Tariff Regime Reconfiguration
Washington is rebuilding its tariff toolkit after court setbacks, proposing new Section 301 duties of 10%-12.5% on 60 economies and revising Section 232 metals rules. The shift raises landed costs, pricing volatility, customs complexity, and sourcing risk for global manufacturers and importers.
Capital Flow And Tax Reform Signals
India is adjusting financial-market access and tax rules to attract foreign capital, including removing tax on FPI government-security gains and easing investment channels. With net FDI reportedly falling to $0.35 billion in FY2024-25, policy credibility on taxation and dispute resolution remains crucial for investors.

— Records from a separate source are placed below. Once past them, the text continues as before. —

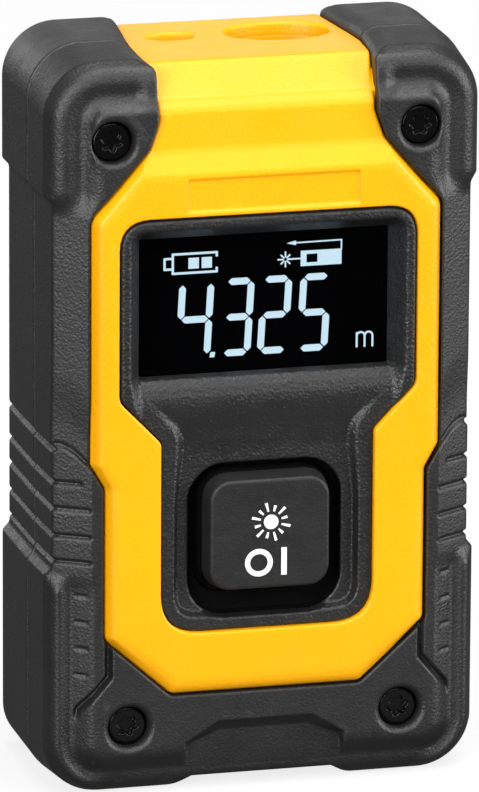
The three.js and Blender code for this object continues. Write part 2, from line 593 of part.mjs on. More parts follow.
// Receiver lens, plano-convex, oval like its port.
const lensProfile = [new THREE.Vector2(0, 0), new THREE.Vector2(6.1, 0)];
for (let i = 6; i >= 0; i--) {
  const r = (6.1 * i) / 6;
  lensProfile.push(new THREE.Vector2(r, 1.1 + 1.7 * (1 - (r / 6.1) ** 2)));
}
const lensG = new THREE.LatheGeometry(lensProfile, 32);
lensG.rotateX(Math.PI / 2);
lensG.scale(1, 0.72, 1);
lensG.translate(PORT_L.x, PORT_L.y, 76.3);
piece("receiver_lens", solid(lensG), 0x7fa8d8, 0.05);
piece("optical_filter", cylZ(PORT_L.x, PORT_L.y, 2.9, 60.9, 61.5, 24, 2.9, 0.72), 0x7a2030, 0.1);
piece("light_sensor", join(cylZ(PORT_L.x, PORT_L.y, 2.6, 57.3, 58.0, 20), cylZ(PORT_L.x, PORT_L.y, 2.1, 57.9, 60.0, 20)), 0xc0a860, 0.3, 0.9);
piece("sensor_board", box(-12.2, 13.4, -0.4, 10.2, 56.2, 57.2), 0x0f4a2c, 0.5);
piece(
  "laser_barrel",
  cut(cylZ(PORT_S.x, PORT_S.y, 3.0, 58.2, 78.6, 24), cylZ(PORT_S.x, PORT_S.y, 2.2, 57, 80, 20)),
  0xb08d3a,
  0.25,
  0.9,
);
piece("collimator_lens", cylZ(PORT_S.x, PORT_S.y, 2.1, 75.2, 76.8, 20), 0xbcd4ea, 0.05);
piece(
  "laser_diode",
  join(cylZ(PORT_S.x, PORT_S.y, 2.05, 58.6, 59.8, 20), cylZ(PORT_S.x, PORT_S.y, 1.6, 59.7, 61.9, 20), cylZ(PORT_S.x, PORT_S.y, 0.5, 57.3, 58.7, 10)),
  0xc9b36a,
  0.3,
  0.9,
);
piece("laser_window", cylZ(PORT_S.x, PORT_S.y, 2.6, 79.3, 79.9, 20), 0xcfe4ee, 0.05);

// ---------------------------------------------------------------- rating plate on the back
piece("rating_plate", prism(rr(12.1, 19.9, 60.1, 1.0, 2), 12.22, 12.4), 0x8d9093, 0.5);

export default root;
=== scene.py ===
import math
import time

import bpy
import numpy as np
from mathutils import Matrix, Vector


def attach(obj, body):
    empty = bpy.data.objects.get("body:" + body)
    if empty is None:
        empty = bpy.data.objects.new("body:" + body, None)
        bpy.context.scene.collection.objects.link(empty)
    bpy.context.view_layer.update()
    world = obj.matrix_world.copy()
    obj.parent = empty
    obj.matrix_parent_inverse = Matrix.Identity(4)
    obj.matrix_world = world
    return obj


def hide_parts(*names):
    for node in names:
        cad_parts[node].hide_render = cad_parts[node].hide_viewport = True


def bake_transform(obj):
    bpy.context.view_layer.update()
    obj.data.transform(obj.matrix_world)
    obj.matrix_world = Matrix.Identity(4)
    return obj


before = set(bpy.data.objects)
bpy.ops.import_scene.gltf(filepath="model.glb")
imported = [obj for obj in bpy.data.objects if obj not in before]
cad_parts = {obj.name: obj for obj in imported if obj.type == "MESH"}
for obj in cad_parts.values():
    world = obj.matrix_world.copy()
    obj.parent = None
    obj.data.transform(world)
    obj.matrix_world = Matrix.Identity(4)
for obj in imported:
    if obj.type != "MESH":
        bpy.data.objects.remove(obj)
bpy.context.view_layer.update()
COARSE = 1.0
F32 = np.float32

# Sizes in millimetres, the same as in the CAD source.
LENGTH, HALF_W, HALF_WAIST = 85.0, 24.9, 24.1
Y_BACK, Y_SPLIT = 12.8, -1.0
CORNER_R = 6.5
Z_PLATE = 84.2
GROOVE_Z = [40.85, 37.0, 33.95, 30.8, 27.8]
SHELL = dict(hw=22.2, z0=2.4, z1=82.4, r=5.0, wall=1.5)
SCREWS = [(-17.78, 76.35), (17.78, 76.35), (-15.85, 8.18), (15.85, 8.18)]
PORTS = [(-7.2, 5.5, 2.7, 1.8, 0.74), (5.24, 5.5, 6.1, 4.2, 0.86)]
WINDOW = dict(hw=14.3, z0=48.75, z1=64.55)
KEY = dict(hw=6.95, z0=24.1, z1=36.95, r=2.4)
POCKET = dict(hw=6.2, y0=0.8, y1=7.2, z1=7.0)


# ------------------------------------------------------------------ fields
class Grid:
    def __init__(self, lo, hi, h):
        h = h * COARSE
        self.lo, self.h = np.array(lo, float), h
        n = [int(math.ceil((b - a) / h)) + 1 for a, b in zip(lo, hi)]
        ax = [(lo[i] + h * np.arange(n[i])).astype(F32) for i in range(3)]
        self.X, self.Y, self.Z = ax[0][:, None, None], ax[1][None, :, None], ax[2][None, None, :]
        self.n = n


def ss(a, b, x):
    t = np.clip((x - a) / (b - a), 0, 1)
    return t * t * (3 - 2 * t)


def both(a, b, r=0.0):
    """Inside both, the edge between them rounded to radius r."""
    if np.isscalar(r) and r <= 0:
        return np.maximum(a, b)
    return np.minimum(np.maximum(a, b), -r) + np.sqrt(np.maximum(a + r, 0) ** 2 + np.maximum(b + r, 0) ** 2)


def either(a, b, r=0.0):
    return -both(-a, -b, r)


def minus(a, b, r=0.0):
    return both(a, -b, r)


def rrect(U, V, hw, z0, z1, r, cx=0.0):
    qx = np.abs(U - cx) - (hw - r)
    qz = np.abs(V - (z0 + z1) / 2) - ((z1 - z0) / 2 - r)
    return np.sqrt(np.maximum(qx, 0) ** 2 + np.maximum(qz, 0) ** 2) + np.minimum(np.maximum(qx, qz), 0) - r


def slab(v, a, b):
    return np.maximum(a - v, v - b)


def disc(U, V, cx, cz, r):
    return np.sqrt((U - cx) ** 2 + (V - cz) ** 2) - r


def sd_poly(U, V, pts):
    shape = np.broadcast(U, V).shape
    U, V = np.broadcast_to(U, shape), np.broadcast_to(V, shape)
    d2 = np.full(shape, 1e9, F32)
    inside = np.zeros(shape, bool)
    n = len(pts)
    for i in range(n):
        ax, ay = pts[i]
        bx, by = pts[(i + 1) % n]
        ex, ey = bx - ax, by - ay
        ll = ex * ex + ey * ey
        if ll < 1e-9:
            continue
        t = np.clip(((U - ax) * ex + (V - ay) * ey) / ll, 0, 1)
        d2 = np.minimum(d2, (U - ax - t * ex) ** 2 + (V - ay - t * ey) ** 2)
        if abs(ey) > 1e-9:
            inside ^= ((ay > V) != (by > V)) & (U < ex * (V - ay) / ey + ax)
    return (np.where(inside, -1, 1) * np.sqrt(d2)).astype(F32)


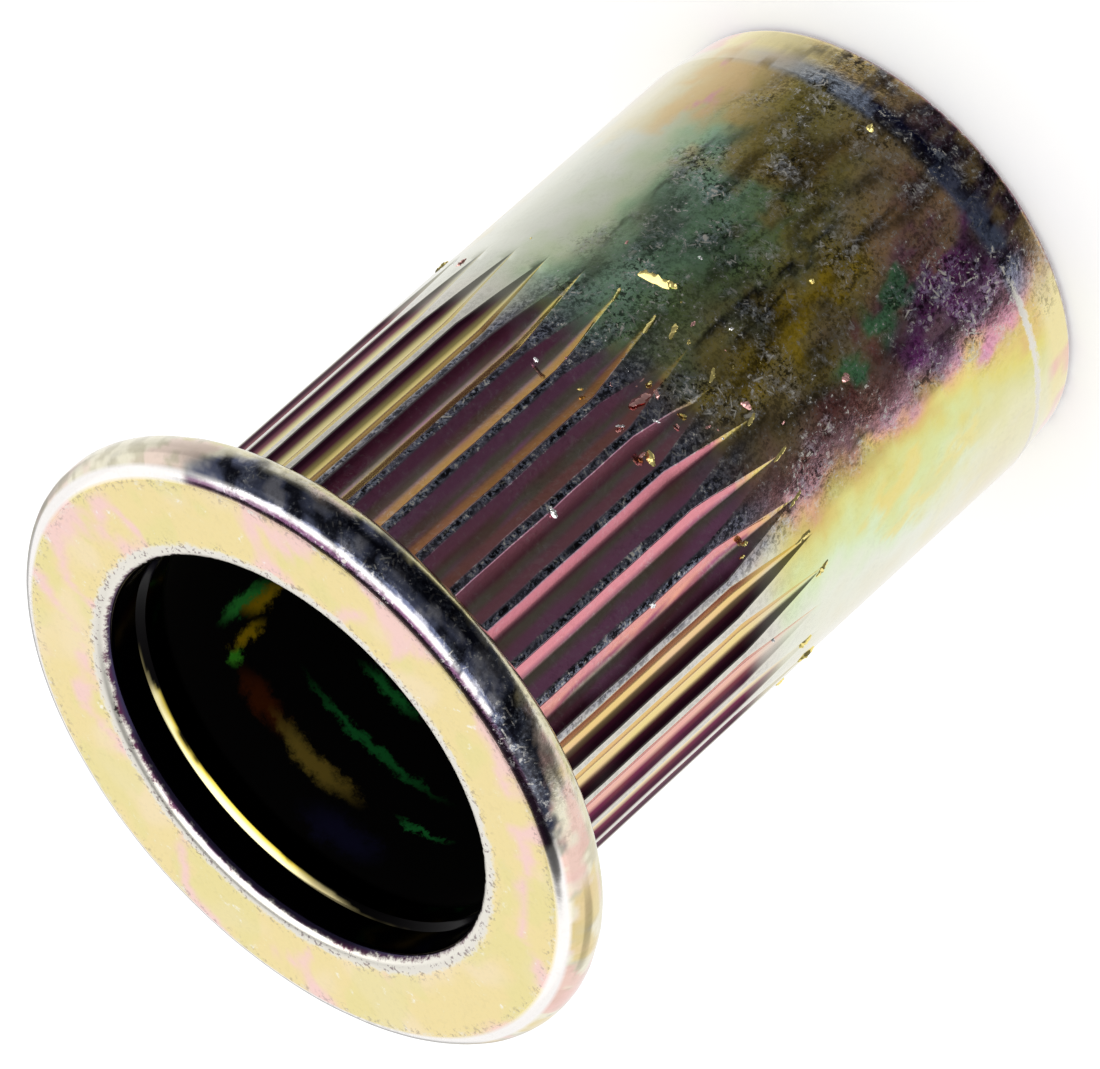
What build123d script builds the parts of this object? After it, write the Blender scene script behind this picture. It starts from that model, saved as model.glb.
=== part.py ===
"""Ribbed rivet nut with a flat head and an open end, in millimetres.

The nut stands on its plain end. +Z runs along its axis towards the head, and
the origin is the centre of the plain end's face.
"""

from build123d import *
from math import radians, tan
import os

os.makedirs("parts", exist_ok=True)

# Head: the flat round flange that stays on the outside of the panel
flange_diameter = 16.0
flange_thickness = 1.45
flange_face_round = 0.65
flange_seat_round = 0.75

# Barrel: the tube that goes through the panel
overall_length = 20.5
barrel_diameter = 11.85

# Ribs: crests rolled up between V grooves under the head
rib_count = 36
rib_rise = 0.03
rib_length = 9.75
groove_depth = 0.22
groove_flank_angle = 62.5
run_out_length = 2.8
rib_fade_length = 0.6

# Plain end: a cone steps the barrel down to a short nose
cone_length = 0.75
cone_reduction = 0.1
nose_length = 0.8
nose_round = 0.25

# Wide bore: the thin wall that folds up behind the panel
wall_thickness = 0.725
wide_bore_depth = 9.6
mouth_step = 0.1
mouth_depth = 1.0
mouth_bevel = 0.3

# Threaded end: the hole tapped M10, drawn at the minor diameter
thread_minor_diameter = 8.5
shoulder_angle = 60.0
thread_lead_in = 0.3

flange_radius = flange_diameter / 2
barrel_radius = barrel_diameter / 2
crest_radius = barrel_radius + rib_rise
nose_radius = barrel_radius - cone_reduction
wide_bore_radius = barrel_radius - wall_thickness
mouth_radius = wide_bore_radius + mouth_step
thread_radius = thread_minor_diameter / 2

seat_height = overall_length - flange_thickness
rib_end_height = seat_height - rib_length
run_out_height = rib_end_height + run_out_length
cone_top_height = nose_length + cone_length
shoulder_top_height = overall_length - wide_bore_depth
shoulder_length = (wide_bore_radius - thread_radius) / tan(radians(shoulder_angle))
shoulder_foot_height = shoulder_top_height - shoulder_length
mouth_floor_height = overall_length - mouth_depth


# One rib groove: straight under the head, then its floor slopes up out of the
# barrel, which leaves a pointed end
groove_floor_radius = crest_radius - groove_depth
groove_reach = 3 * groove_depth
groove_half_mouth = groove_reach * tan(radians(groove_flank_angle))

with BuildPart() as groove:
    with BuildSketch(Plane.XY.offset(run_out_height)) as groove_section:
        with BuildLine():
            Polyline(
                (groove_floor_radius, 0),
                (groove_floor_radius + groove_reach, groove_half_mouth),
                (groove_floor_radius + groove_reach, -groove_half_mouth),
                close=True,
            )
        make_face()
    extrude(amount=seat_height - run_out_height)
    loft([groove_section.sketch.face(), Vertex(crest_radius, 0, rib_end_height)])


def rims(radius: float, height: float) -> ShapeList:
    """Circular edges of the part being built, with this radius and height."""
    return (
        edges()
        .filter_by(GeomType.CIRCLE)
        .filter_by(lambda rim: abs(rim.radius - radius) < 1e-4)
        .filter_by(lambda rim: abs(rim.arc_center.Z - height) < 1e-4)
    )


with BuildPart() as rivet_nut:
    # The turned blank, inside and out
    with BuildSketch(Plane.XZ):
        with BuildLine():
            Polyline(
                (thread_radius + thread_lead_in, 0),
                (nose_radius, 0),
                (nose_radius, nose_length),
                (barrel_radius, cone_top_height),
                (barrel_radius, rib_end_height - rib_fade_length),
                (crest_radius, rib_end_height),
                (crest_radius, seat_height),
                (flange_radius, seat_height),
                (flange_radius, overall_length),
                (mouth_radius, overall_length),
                (mouth_radius, mouth_floor_height),
                (wide_bore_radius, mouth_floor_height),
                (wide_bore_radius, shoulder_top_height),
                (thread_radius, shoulder_foot_height),
                (thread_radius, thread_lead_in),
                close=True,
            )
        make_face()
    revolve(axis=Axis.Z)

    fillet(rims(flange_radius, seat_height), flange_seat_round)
    fillet(rims(flange_radius, overall_length), flange_face_round)
    chamfer(rims(mouth_radius, overall_length), mouth_bevel)
    fillet(rims(nose_radius, 0), nose_round)

    # The ribs
    with PolarLocations(0, rib_count):
        add(groove.part, mode=Mode.SUBTRACT)

rivet_nut.part.label = "rivet_nut"
export_step(rivet_nut.part, "parts/rivet_nut.step")
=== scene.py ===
"""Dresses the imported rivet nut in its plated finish, and stands it in a plain studio.

Everything is in the CAD frame: the nut stands on its plain end at the origin, with +Z along its
axis towards the head. Sizes are in millimetres and are turned to metres as the mesh is made.
A bearing is an angle round the nut in degrees, from the front (-Y) towards the left (-X).
"""

import logging
import math
from dataclasses import dataclass, field
from enum import Enum

import bpy
import numpy as np
from mathutils import Matrix, Vector


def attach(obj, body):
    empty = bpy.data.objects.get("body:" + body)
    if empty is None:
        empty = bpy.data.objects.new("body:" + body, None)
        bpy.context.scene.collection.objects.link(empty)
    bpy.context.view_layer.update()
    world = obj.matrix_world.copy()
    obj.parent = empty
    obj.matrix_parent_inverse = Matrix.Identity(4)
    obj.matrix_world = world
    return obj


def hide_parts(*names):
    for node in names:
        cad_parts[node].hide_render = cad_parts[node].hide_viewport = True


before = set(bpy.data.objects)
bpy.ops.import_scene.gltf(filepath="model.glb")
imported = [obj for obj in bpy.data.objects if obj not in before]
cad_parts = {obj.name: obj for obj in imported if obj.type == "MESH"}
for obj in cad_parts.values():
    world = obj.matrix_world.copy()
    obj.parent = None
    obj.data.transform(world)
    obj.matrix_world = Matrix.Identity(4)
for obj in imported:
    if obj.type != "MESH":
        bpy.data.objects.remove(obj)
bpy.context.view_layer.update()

MM = 0.001
NODE = "rivet_nut"
LAYERS = ("valley", "crest", "wear", "tumbled", "bore")
WELD_STEPS = 1e5  # Steps in a millimetre: points in the same step become one vertex.
SHARP_ANGLE = 24.0  # Faces that meet at more than this, in degrees, are shaded apart.

log = logging.getLogger("rivet_nut")

Stops = tuple[tuple[float, str], ...]
Socket = bpy.types.NodeSocket
Rgba = tuple[float, float, float, float]


# ---------------------------------------------------------------------------------------------
# Film
# ---------------------------------------------------------------------------------------------


def linear(colour: str) -> Rgba:
    """Turns an sRGB colour to a linear one.

    Args:
        colour: The colour as hex, such as "#E8D9A6".

    Returns:
        Linear red, green, blue and alpha.
    """
    values = [int(colour[i : i + 2], 16) / 255 for i in (1, 3, 5)]
    red, green, blue = (v / 12.92 if v <= 0.04045 else ((v + 0.055) / 1.055) ** 2.4 for v in values)
    return (red, green, blue, 1.0)


def ease(values: np.ndarray, low: float, high: float) -> np.ndarray:
    """Rises smoothly from 0 at low to 1 at high, and falls if low is above high."""
    share = np.clip((values - low) / (high - low), 0, 1)
    return share * share * (3 - 2 * share)


def bearing_of(points: np.ndarray) -> np.ndarray:
    """Bearing of each point, from -180 to 180 degrees."""
    return np.degrees(np.arctan2(-points[..., 0], -points[..., 1]))


def turn_from(bearing: np.ndarray, middle: float) -> np.ndarray:
    """Turn from a middle bearing to each bearing, from -180 to 180 degrees."""
    return (bearing - middle + 180) % 360 - 180


def clouds(points: np.ndarray, size: float, seed: int, octaves: int = 3) -> np.ndarray:
    """Smooth random clouds, from about -1 to 1.

    Each octave is a sum of 14 cosine waves whose directions and phases are drawn at random. Their
    wavelengths spread round the octave's size, and the size halves and the weight falls by 0.6
    from one octave to the next.

    Args:
        points: Places in millimetres, of shape (..., 3).
        size: Size of the largest clouds, in millimetres.
        seed: Seed of the draw.
        octaves: Number of octaves.

    Returns:
        The clouds at the points, of shape (...).
    """
    draw = np.random.default_rng(seed)
    total = np.zeros(points.shape[:-1])
    for octave in range(octaves):
        waves = draw.standard_normal((14, 3))
        pace = np.pi / (size * 0.5**octave) * draw.uniform(0.6, 1.4, (14, 1))
        waves *= pace / np.linalg.norm(waves, axis=1, keepdims=True)
        for wave, phase in zip(waves, draw.uniform(0, 2 * np.pi, 14)):
            total += 0.6**octave * np.cos(points @ wave + phase)
    return total / 5.2


def blend(first: str | np.ndarray, second: str | np.ndarray, share: np.ndarray) -> np.ndarray:
    """Mixes two films, each an array of colours or a hex colour, by a share from 0 to 1."""
    first, second = (np.array(linear(f)[:3]) if isinstance(f, str) else f for f in (first, second))
    return first + (second - first) * np.asarray(share)[..., None]


def film_ramp(values: np.ndarray, stops: Stops) -> np.ndarray:
    """Runs values through colour stops, with even changes between them.

    Args:
        values: The values, of any shape.
        stops: The stops, each a value and a hex colour.

    Returns:
        Linear colours, of the values' shape and 3.
    """
    places = [place for place, _ in stops]
    colours = np.array([linear(colour)[:3] for _, colour in stops])
    return np.stack([np.interp(values, places, colours[:, k]) for k in range(3)], axis=-1)


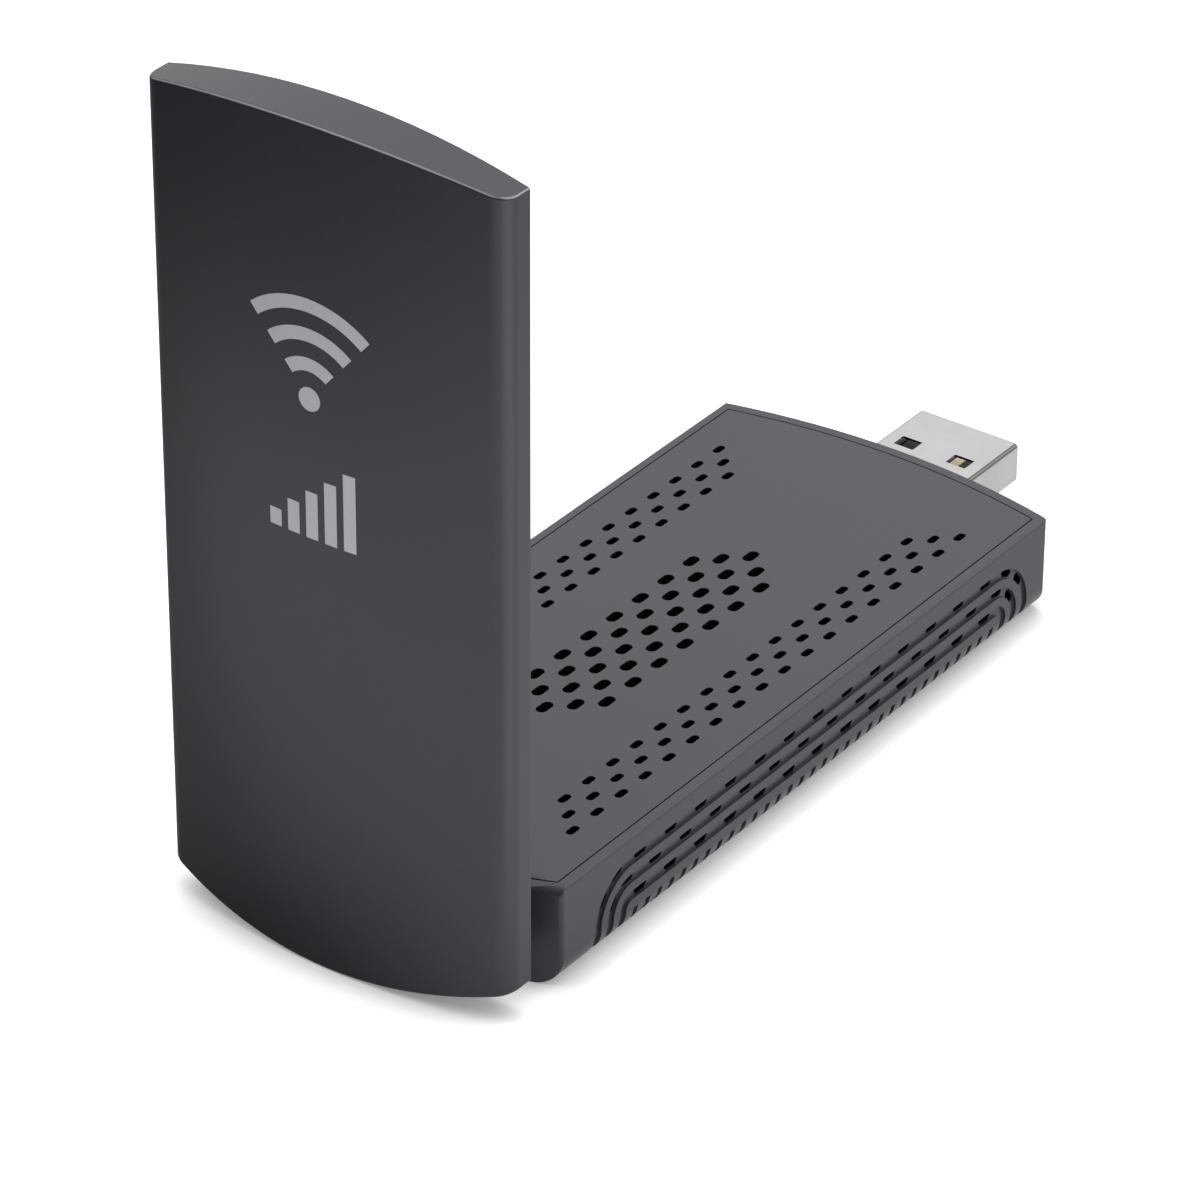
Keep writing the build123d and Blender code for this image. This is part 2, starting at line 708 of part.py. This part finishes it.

Sanctions And Blockade Escalation
US pressure on Iran’s oil and petrochemical trade is intensifying through maritime interdictions, secondary sanctions, and blacklisting of vessels, brokers, and front companies across Hong Kong, Singapore, Qatar, UAE, and elsewhere, sharply complicating payments, shipping, and third-country compliance exposure.
Fuel Security Risks Persist
South Africa remains highly exposed to external oil-product disruptions, importing all crude and about 81% of petrol, diesel and paraffin use. Limited strategic stocks, weak fuel-data governance and port-centered storage create material transport, cost and business-continuity risks.
Geopolitical Balancing Complicates Partnerships
Indonesia is broadening commercial ties with Russia, India, the United States, Europe and Eurasia simultaneously, creating opportunity through diversification but also exposing firms to sanctions sensitivity, regulatory uncertainty, reputational risks and strategic policy shifts across competing blocs.
Energy Tariffs and Circular Debt
Regular gas and power tariff increases remain central to IMF-backed reforms as Pakistan tackles circular debt near Rs1.8 trillion. Chinese IPPs are owed over Rs560 billion, raising operational and payment risks for manufacturers, utilities investors and energy-intensive exporters.